[start of DATASET EXCERPT]

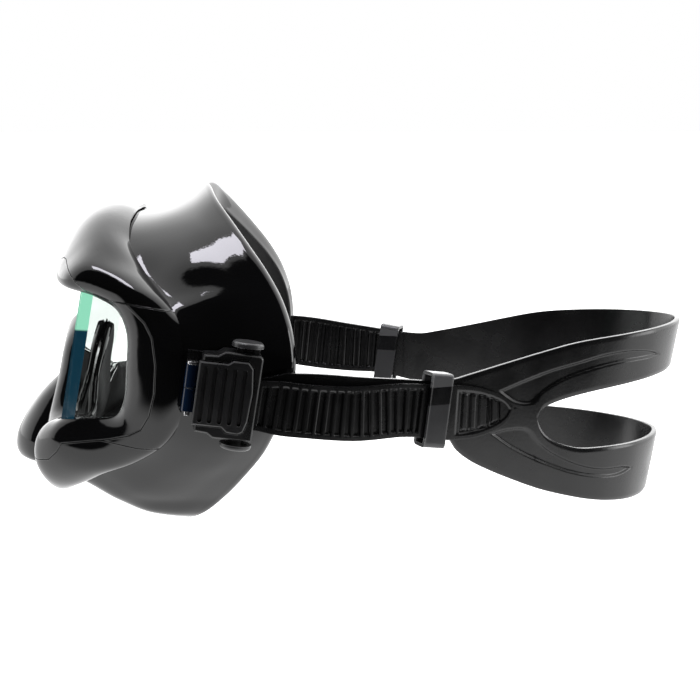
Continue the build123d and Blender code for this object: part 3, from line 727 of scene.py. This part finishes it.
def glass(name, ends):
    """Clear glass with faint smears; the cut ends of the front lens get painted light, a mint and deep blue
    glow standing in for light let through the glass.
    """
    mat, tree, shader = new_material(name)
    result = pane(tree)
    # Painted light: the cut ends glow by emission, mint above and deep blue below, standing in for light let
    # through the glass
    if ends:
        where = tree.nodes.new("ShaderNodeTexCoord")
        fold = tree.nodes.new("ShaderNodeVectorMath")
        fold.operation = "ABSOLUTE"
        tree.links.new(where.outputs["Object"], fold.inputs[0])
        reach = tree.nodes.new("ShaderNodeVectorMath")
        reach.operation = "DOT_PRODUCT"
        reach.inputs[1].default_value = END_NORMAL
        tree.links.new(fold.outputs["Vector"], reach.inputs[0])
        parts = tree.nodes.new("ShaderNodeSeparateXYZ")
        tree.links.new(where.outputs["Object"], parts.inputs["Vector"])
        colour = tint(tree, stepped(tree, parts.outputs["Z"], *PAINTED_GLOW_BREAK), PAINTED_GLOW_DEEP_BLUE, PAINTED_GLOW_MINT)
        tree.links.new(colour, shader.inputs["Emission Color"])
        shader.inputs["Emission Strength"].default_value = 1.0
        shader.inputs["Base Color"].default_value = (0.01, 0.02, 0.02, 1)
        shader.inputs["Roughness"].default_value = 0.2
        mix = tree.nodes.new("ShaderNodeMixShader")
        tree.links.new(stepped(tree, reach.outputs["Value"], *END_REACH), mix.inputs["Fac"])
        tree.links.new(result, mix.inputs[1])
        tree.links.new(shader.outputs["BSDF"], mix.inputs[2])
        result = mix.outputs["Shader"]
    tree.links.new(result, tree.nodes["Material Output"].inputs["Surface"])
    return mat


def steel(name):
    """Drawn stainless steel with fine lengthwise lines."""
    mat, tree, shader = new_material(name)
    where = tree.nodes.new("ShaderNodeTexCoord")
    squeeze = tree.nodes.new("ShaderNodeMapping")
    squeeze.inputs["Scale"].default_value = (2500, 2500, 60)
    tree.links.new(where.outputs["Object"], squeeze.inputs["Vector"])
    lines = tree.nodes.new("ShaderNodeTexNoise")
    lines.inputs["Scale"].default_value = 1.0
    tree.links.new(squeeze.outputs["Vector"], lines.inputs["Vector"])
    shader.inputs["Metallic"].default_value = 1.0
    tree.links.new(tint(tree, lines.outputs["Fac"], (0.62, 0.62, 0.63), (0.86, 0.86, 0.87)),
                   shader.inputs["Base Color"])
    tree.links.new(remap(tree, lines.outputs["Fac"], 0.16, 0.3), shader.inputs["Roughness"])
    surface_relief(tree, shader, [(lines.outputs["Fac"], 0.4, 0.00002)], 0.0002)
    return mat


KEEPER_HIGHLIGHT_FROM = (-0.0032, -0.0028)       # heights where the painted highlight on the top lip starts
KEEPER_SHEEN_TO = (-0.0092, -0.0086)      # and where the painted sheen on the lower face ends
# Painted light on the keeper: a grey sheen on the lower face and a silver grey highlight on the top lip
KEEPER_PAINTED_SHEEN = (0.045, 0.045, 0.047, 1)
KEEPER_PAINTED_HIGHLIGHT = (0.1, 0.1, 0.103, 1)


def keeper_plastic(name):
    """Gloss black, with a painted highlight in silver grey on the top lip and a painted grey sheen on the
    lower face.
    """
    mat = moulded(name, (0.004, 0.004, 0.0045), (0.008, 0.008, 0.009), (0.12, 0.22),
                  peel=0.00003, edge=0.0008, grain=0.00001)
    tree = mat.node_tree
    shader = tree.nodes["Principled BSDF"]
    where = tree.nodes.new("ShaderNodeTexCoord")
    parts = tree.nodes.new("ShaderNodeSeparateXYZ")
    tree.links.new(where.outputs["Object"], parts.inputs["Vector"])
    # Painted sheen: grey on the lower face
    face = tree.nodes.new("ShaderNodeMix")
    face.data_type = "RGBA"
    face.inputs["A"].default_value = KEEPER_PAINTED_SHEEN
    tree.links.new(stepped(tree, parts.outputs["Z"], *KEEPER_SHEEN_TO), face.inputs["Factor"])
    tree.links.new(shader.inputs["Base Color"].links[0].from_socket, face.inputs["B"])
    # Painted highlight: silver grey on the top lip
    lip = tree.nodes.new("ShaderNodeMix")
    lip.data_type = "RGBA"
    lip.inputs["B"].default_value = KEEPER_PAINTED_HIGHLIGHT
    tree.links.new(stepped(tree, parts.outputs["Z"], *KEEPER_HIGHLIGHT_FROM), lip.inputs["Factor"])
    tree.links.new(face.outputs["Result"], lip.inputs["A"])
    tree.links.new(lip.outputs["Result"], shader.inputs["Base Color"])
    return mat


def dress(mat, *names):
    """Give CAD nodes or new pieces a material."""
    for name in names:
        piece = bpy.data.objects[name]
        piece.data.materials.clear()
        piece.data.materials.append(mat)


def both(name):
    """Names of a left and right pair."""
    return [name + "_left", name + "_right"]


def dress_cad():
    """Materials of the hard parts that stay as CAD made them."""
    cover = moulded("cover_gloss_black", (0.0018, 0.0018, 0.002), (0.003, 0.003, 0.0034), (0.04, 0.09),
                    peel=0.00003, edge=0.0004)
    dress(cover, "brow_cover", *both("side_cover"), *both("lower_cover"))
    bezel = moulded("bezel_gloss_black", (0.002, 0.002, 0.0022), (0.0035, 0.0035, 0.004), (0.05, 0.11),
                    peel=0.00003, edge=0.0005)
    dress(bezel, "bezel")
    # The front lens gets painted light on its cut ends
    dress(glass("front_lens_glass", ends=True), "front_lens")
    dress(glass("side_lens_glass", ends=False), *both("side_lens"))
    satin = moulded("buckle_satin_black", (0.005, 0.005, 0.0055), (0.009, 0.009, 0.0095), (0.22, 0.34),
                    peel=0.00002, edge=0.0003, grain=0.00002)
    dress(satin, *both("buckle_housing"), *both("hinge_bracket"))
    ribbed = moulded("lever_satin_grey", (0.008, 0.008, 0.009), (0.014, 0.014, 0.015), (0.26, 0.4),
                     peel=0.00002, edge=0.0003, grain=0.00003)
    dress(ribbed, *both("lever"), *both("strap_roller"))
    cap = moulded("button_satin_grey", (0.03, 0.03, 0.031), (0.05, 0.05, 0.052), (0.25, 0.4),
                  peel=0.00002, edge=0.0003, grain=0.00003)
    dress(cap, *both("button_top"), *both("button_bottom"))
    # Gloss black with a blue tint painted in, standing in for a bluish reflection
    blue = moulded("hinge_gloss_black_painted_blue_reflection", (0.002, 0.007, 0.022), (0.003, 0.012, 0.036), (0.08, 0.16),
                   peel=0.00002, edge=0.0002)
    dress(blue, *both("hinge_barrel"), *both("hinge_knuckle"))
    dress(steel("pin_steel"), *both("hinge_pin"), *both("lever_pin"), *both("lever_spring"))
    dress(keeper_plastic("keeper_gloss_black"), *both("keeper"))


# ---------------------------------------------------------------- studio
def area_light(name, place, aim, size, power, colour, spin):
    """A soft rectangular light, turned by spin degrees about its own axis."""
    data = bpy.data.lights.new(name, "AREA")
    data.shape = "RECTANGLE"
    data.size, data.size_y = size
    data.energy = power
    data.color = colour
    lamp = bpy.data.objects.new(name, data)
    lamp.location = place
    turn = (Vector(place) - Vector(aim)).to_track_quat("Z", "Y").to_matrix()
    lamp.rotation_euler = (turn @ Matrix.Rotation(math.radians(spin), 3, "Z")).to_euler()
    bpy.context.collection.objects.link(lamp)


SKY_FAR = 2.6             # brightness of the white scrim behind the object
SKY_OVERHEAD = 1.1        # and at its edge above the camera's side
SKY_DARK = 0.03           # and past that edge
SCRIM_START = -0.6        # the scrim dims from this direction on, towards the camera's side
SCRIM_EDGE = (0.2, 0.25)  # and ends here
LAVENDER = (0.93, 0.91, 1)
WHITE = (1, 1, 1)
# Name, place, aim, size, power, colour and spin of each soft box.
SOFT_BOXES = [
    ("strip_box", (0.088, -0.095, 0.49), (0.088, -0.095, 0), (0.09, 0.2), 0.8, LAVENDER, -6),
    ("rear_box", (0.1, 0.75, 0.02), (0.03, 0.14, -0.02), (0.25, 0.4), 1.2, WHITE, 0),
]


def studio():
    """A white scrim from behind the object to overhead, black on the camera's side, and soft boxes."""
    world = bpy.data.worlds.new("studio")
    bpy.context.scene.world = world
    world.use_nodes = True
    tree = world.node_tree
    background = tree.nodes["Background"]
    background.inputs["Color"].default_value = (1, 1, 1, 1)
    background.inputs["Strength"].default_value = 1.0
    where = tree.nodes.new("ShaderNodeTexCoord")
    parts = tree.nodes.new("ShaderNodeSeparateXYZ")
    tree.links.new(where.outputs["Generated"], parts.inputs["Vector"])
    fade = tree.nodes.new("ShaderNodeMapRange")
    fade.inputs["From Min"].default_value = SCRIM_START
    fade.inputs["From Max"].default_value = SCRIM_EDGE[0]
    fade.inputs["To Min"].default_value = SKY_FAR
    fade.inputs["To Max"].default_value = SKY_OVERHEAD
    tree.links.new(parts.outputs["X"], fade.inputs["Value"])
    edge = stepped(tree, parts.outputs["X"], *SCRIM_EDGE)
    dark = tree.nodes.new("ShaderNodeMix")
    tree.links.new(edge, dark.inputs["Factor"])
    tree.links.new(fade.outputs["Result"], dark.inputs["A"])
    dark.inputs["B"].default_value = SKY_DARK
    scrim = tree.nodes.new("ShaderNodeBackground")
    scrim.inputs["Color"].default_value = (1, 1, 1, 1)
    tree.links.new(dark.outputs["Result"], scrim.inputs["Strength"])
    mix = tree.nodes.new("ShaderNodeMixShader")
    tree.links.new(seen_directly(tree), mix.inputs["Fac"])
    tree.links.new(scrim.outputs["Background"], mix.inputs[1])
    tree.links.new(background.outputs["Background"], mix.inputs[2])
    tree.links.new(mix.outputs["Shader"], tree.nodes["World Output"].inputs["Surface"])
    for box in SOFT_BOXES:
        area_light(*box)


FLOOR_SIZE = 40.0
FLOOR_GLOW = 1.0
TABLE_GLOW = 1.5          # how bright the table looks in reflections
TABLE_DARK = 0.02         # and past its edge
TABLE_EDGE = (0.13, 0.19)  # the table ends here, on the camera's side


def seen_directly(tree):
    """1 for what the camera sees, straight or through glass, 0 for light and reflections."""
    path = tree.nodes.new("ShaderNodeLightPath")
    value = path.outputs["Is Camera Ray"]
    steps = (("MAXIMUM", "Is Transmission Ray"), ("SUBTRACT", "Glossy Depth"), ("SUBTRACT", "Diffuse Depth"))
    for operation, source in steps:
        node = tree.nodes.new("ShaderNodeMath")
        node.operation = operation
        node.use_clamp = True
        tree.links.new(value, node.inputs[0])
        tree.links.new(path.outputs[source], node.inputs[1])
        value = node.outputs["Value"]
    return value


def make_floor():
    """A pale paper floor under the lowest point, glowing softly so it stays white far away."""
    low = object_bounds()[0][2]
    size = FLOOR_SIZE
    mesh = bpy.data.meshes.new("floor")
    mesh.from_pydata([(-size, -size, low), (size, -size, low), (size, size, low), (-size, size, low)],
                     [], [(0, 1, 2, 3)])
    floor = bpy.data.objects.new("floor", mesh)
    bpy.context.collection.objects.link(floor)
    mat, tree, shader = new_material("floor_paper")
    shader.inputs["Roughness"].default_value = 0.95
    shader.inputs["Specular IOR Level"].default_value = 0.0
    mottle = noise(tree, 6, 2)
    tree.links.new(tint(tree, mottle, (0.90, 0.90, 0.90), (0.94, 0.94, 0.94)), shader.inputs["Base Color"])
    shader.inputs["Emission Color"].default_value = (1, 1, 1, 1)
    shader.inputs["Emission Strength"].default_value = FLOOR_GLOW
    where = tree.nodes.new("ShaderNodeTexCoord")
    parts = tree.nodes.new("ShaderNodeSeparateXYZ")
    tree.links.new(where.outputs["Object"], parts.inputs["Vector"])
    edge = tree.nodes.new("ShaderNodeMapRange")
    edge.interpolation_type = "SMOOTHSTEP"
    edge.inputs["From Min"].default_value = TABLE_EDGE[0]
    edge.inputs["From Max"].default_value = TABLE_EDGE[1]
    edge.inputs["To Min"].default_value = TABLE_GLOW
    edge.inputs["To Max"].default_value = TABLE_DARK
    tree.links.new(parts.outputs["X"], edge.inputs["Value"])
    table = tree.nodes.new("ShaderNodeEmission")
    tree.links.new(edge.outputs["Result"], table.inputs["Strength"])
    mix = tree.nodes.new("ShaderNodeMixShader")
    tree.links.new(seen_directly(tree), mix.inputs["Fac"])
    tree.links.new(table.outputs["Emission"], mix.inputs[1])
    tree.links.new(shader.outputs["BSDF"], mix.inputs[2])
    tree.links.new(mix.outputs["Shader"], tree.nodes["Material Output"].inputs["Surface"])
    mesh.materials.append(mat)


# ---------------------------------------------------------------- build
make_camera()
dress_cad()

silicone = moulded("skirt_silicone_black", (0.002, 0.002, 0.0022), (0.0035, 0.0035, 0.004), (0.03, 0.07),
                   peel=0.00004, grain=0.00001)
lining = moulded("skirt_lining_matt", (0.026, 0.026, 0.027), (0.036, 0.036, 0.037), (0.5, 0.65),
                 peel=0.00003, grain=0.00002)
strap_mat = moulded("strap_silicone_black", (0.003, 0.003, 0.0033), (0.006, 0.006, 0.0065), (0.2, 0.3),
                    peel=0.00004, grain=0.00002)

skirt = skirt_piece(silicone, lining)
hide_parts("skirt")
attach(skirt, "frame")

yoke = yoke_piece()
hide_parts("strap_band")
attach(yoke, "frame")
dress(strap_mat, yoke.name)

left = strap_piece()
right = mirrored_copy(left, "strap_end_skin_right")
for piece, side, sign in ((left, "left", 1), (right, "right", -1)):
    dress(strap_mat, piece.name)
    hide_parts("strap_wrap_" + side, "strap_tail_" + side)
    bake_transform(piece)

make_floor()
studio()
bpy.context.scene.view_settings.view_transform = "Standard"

[end of DATASET EXCERPT]

**THE TASK:**
Locate all lines in the listing above with the word "attach" and copy them.

**RESPONSE TO THIS TASK:**
attach(skirt, "frame")
attach(yoke, "frame")